> **GIVEN DATA**

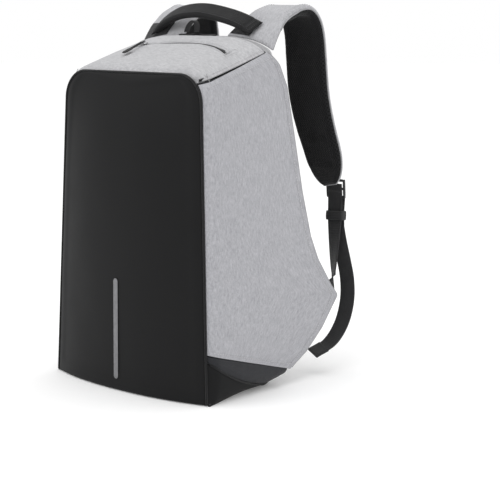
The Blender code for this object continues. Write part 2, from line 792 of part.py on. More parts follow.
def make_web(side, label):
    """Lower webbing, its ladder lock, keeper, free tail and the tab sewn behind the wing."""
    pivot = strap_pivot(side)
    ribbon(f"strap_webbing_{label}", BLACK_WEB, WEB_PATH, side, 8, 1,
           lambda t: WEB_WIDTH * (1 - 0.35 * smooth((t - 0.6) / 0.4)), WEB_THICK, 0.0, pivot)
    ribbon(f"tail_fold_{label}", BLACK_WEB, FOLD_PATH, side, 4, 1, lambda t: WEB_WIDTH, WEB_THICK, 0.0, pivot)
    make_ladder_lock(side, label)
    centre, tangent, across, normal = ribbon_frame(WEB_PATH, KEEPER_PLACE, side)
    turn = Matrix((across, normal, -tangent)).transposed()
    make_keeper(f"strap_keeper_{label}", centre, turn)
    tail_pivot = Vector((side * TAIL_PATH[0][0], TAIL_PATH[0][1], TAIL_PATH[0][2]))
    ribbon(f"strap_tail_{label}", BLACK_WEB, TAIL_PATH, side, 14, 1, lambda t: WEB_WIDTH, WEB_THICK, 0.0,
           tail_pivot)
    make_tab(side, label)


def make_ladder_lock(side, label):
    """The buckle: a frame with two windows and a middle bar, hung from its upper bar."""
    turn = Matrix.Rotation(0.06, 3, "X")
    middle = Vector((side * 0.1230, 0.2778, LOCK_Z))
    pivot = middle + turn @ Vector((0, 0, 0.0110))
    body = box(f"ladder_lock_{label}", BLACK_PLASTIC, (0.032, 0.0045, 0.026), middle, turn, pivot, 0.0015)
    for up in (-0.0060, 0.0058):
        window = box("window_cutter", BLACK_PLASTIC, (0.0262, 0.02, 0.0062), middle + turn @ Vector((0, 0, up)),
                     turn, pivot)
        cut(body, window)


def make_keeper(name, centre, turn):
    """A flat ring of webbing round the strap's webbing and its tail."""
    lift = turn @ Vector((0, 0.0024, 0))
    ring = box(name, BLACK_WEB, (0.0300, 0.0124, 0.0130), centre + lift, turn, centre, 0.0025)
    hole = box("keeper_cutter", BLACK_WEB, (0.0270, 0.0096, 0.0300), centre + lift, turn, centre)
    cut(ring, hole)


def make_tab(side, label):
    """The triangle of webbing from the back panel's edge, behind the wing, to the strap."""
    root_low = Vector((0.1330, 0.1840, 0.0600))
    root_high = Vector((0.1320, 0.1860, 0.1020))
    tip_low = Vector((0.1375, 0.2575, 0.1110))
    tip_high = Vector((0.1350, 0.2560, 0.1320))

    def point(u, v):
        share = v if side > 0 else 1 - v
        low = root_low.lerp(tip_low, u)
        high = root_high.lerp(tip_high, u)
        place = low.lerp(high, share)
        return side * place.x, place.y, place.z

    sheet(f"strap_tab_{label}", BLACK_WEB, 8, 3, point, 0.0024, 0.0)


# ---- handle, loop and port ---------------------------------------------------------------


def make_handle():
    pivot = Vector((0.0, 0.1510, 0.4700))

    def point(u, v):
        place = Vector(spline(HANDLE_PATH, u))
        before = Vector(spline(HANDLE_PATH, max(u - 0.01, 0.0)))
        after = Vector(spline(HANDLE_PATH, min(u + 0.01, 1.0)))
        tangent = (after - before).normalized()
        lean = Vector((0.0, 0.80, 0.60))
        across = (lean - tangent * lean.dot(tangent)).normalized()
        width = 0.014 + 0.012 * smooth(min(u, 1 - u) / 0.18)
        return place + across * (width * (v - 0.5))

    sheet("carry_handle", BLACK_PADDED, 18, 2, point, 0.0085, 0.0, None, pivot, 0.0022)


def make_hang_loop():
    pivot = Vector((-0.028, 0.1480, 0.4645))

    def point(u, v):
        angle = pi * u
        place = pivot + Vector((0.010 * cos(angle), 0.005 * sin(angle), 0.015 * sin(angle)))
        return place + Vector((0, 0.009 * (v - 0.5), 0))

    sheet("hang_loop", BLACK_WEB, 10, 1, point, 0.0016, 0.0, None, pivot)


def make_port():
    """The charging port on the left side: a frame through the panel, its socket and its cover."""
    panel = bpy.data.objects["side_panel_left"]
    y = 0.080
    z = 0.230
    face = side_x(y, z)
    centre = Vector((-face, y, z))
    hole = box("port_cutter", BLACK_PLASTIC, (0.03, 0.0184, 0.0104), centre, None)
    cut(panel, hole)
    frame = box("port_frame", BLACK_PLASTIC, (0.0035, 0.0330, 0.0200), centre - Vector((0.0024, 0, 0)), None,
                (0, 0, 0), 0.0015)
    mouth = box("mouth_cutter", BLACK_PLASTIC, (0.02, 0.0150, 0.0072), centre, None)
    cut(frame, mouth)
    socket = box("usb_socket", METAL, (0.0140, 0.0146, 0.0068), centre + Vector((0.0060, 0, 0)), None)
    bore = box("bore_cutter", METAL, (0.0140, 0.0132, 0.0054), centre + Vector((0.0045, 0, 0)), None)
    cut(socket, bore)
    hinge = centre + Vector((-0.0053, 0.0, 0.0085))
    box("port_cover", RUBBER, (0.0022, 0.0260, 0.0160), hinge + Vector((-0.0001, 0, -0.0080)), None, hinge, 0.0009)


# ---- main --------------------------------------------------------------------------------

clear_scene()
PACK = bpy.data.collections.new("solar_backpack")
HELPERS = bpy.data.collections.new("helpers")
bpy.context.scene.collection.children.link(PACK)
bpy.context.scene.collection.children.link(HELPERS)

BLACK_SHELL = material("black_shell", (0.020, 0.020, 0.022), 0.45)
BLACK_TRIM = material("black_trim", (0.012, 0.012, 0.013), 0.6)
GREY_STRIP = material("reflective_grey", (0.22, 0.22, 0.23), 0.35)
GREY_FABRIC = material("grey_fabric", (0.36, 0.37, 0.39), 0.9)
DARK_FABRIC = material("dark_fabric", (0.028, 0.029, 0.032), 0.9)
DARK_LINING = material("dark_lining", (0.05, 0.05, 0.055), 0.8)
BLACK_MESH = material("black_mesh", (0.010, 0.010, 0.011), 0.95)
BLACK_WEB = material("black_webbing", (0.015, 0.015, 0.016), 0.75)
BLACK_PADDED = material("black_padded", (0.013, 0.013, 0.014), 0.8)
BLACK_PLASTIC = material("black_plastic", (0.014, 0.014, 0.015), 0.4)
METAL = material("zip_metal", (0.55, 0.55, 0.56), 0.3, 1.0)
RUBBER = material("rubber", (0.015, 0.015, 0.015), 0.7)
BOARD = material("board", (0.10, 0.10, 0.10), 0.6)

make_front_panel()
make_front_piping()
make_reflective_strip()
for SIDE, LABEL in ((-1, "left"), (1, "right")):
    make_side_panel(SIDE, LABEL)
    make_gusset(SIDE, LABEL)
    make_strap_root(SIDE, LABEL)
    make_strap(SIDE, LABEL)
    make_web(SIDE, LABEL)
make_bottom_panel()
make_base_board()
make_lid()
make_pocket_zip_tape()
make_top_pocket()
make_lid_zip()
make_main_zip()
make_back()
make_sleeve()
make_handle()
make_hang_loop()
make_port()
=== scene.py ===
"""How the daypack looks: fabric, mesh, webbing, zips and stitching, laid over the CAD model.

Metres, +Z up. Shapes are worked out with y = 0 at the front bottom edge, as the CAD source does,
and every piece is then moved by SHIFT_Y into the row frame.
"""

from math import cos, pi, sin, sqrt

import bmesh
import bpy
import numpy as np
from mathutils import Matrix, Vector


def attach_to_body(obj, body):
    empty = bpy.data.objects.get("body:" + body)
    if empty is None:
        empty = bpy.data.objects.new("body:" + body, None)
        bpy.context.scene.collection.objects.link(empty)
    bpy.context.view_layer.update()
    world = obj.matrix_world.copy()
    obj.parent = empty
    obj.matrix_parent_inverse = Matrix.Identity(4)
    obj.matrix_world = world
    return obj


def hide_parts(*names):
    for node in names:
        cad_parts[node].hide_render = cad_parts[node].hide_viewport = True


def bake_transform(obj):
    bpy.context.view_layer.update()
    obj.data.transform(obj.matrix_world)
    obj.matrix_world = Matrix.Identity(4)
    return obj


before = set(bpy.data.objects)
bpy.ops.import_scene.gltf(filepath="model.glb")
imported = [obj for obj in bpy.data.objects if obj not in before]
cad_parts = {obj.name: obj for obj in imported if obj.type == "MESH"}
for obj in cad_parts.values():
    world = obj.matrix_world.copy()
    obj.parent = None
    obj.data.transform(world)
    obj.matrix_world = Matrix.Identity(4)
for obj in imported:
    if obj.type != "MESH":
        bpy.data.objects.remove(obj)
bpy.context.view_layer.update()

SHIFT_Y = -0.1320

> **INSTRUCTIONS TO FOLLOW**
Quote the lines that begin at the line containing "make_front_panel()" and end at the line containing "before = set(bpy.data.objects)", keeping both of those lines.

> **COMPLETED TASK**
make_front_panel()
make_front_piping()
make_reflective_strip()
for SIDE, LABEL in ((-1, "left"), (1, "right")):
    make_side_panel(SIDE, LABEL)
    make_gusset(SIDE, LABEL)
    make_strap_root(SIDE, LABEL)
    make_strap(SIDE, LABEL)
    make_web(SIDE, LABEL)
make_bottom_panel()
make_base_board()
make_lid()
make_pocket_zip_tape()
make_top_pocket()
make_lid_zip()
make_main_zip()
make_back()
make_sleeve()
make_handle()
make_hang_loop()
make_port()
=== scene.py ===
"""How the daypack looks: fabric, mesh, webbing, zips and stitching, laid over the CAD model.

Metres, +Z up. Shapes are worked out with y = 0 at the front bottom edge, as the CAD source does,
and every piece is then moved by SHIFT_Y into the row frame.
"""

from math import cos, pi, sin, sqrt

import bmesh
import bpy
import numpy as np
from mathutils import Matrix, Vector


def attach_to_body(obj, body):
    empty = bpy.data.objects.get("body:" + body)
    if empty is None:
        empty = bpy.data.objects.new("body:" + body, None)
        bpy.context.scene.collection.objects.link(empty)
    bpy.context.view_layer.update()
    world = obj.matrix_world.copy()
    obj.parent = empty
    obj.matrix_parent_inverse = Matrix.Identity(4)
    obj.matrix_world = world
    return obj


def hide_parts(*names):
    for node in names:
        cad_parts[node].hide_render = cad_parts[node].hide_viewport = True


def bake_transform(obj):
    bpy.context.view_layer.update()
    obj.data.transform(obj.matrix_world)
    obj.matrix_world = Matrix.Identity(4)
    return obj


before = set(bpy.data.objects)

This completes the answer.